WORK REQUIRED:
Output the lines below exactly, please, from the first line until the line with "studio.lay(factor, colour)", counting both.
»»
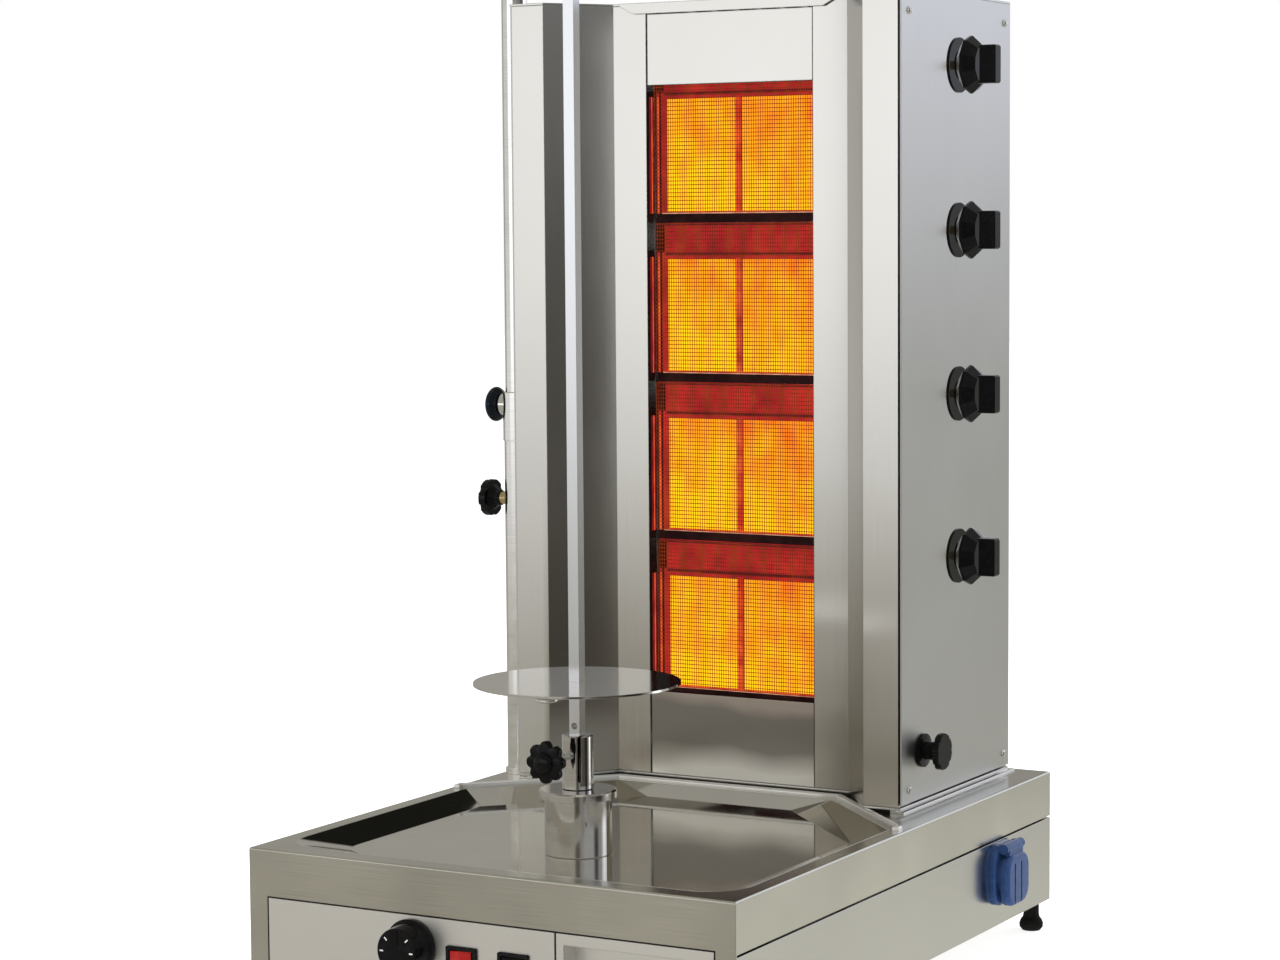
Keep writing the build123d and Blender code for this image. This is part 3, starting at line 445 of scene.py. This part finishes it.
def make_studio():
    """Cards by direction: a toward-direction, where the card fades in and is full, its colour, its masks."""
    studio = Studio((0.34, 0.33, 0.30))
    height = studio.toward((0.0, 0.0, 1.0))
    level = studio.both(height, height)
    off_level = studio.soft_step(level, 0.002, 0.008)
    up = studio.soft_step(height, -0.02, 0.05)
    low = studio.soft_step(height, -0.185, -0.205)
    rising = studio.soft_step(height, -0.16, 0.01)
    below_lamp = studio.soft_step(height, 0.20, 0.095)

    def card(aim, start, full, colour, *masks):
        factor = studio.soft_step(studio.toward(aim), start, full)
        for mask in masks:
            factor = studio.both(factor, mask)
        studio.lay(factor, colour)

    behind = (0.42, 0.91, 0.05)
    ahead = (-0.55, -0.83, 0.0)
    beside = (0.97, -0.22, 0.0)
    # wall behind the tower, in three heights
    card(behind, 0.70, 0.93, (0.44, 0.435, 0.39))
    card(behind, 0.70, 0.93, (0.62, 0.61, 0.54), low)
    card(behind, 0.70, 0.93, (0.86, 0.88, 0.97), up)
    # bright front, kept low so that only upright steel sees it
    card(ahead, 0.45, 0.75, (0.34, 0.32, 0.27))
    card(ahead, 0.45, 0.75, (1.30, 1.30, 1.29), rising, below_lamp)
    card((-0.90, -0.43, 0.0), 0.82, 0.94, (0.56, 0.55, 0.52), rising, below_lamp)
    # dim right-hand side and the dark and bright bars that streak the round pieces
    card(beside, 0.72, 0.90, (0.075, 0.068, 0.058))
    card(beside, 0.72, 0.90, (0.37, 0.375, 0.38), studio.soft_step(height, -0.03, 0.2))
    card((0.47, -0.88, 0.0), 0.955, 0.985, (0.07, 0.062, 0.052), off_level)
    card((1.0, 0.08, 0.0), 0.955, 0.985, (0.02, 0.02, 0.02), off_level)
    card((0.77, 0.64, 0.0), 0.975, 0.988, (1.7, 1.7, 1.7), off_level)
    # overhead panel, and a dark patch above the back
    card((0.0, 0.0, 1.0), 0.955, 0.985, (0.95, 0.95, 0.95))
    card((-0.29, 0.81, 0.515), 0.955, 0.985, (0.01, 0.01, 0.008))
    studio.finish((1.0, 1.0, 1.0))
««
WRITTEN ANSWER:
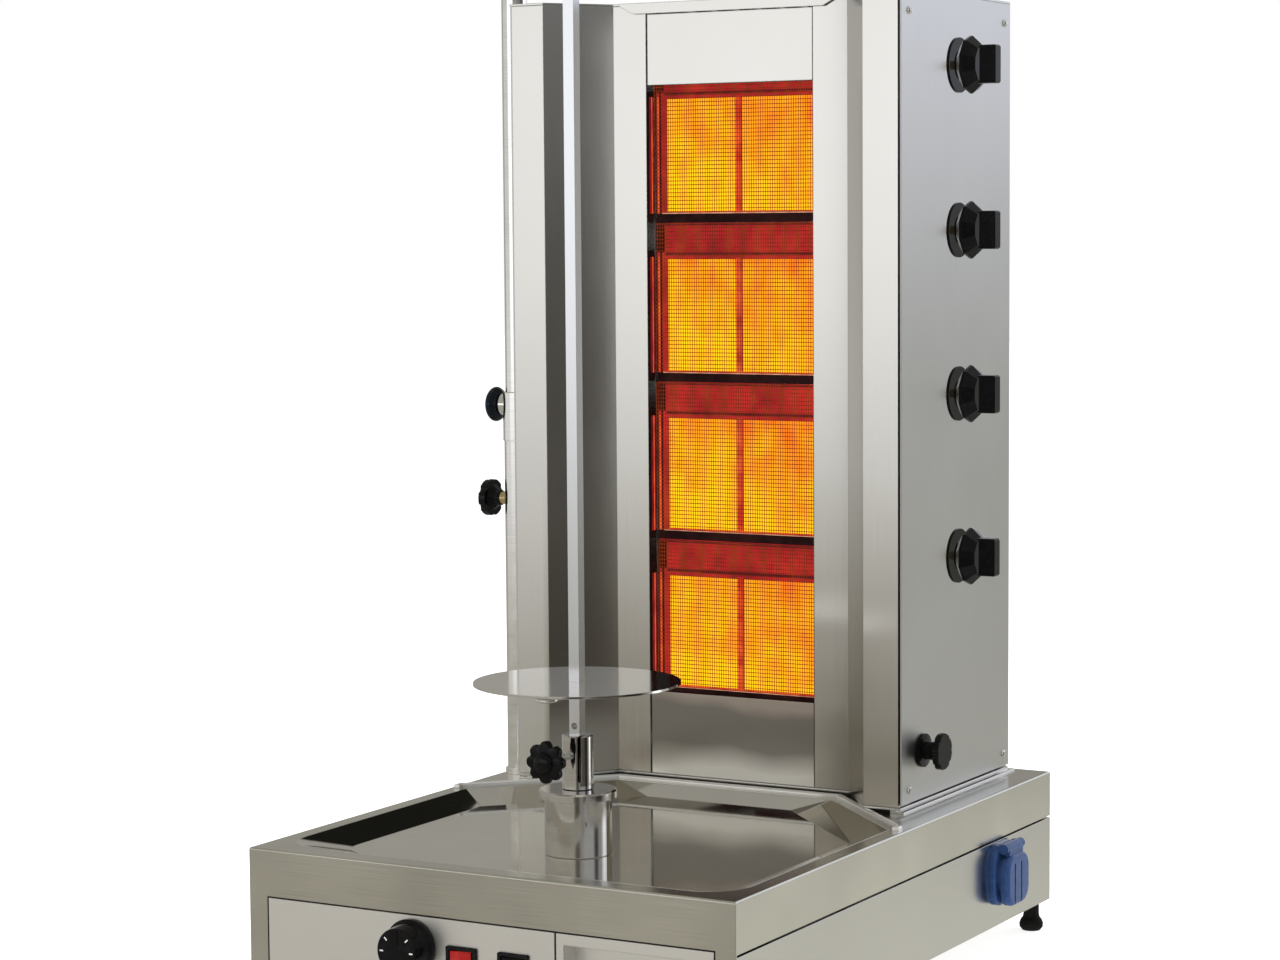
Keep writing the build123d and Blender code for this image. This is part 3, starting at line 445 of scene.py. This part finishes it.
def make_studio():
    """Cards by direction: a toward-direction, where the card fades in and is full, its colour, its masks."""
    studio = Studio((0.34, 0.33, 0.30))
    height = studio.toward((0.0, 0.0, 1.0))
    level = studio.both(height, height)
    off_level = studio.soft_step(level, 0.002, 0.008)
    up = studio.soft_step(height, -0.02, 0.05)
    low = studio.soft_step(height, -0.185, -0.205)
    rising = studio.soft_step(height, -0.16, 0.01)
    below_lamp = studio.soft_step(height, 0.20, 0.095)

    def card(aim, start, full, colour, *masks):
        factor = studio.soft_step(studio.toward(aim), start, full)
        for mask in masks:
            factor = studio.both(factor, mask)
        studio.lay(factor, colour)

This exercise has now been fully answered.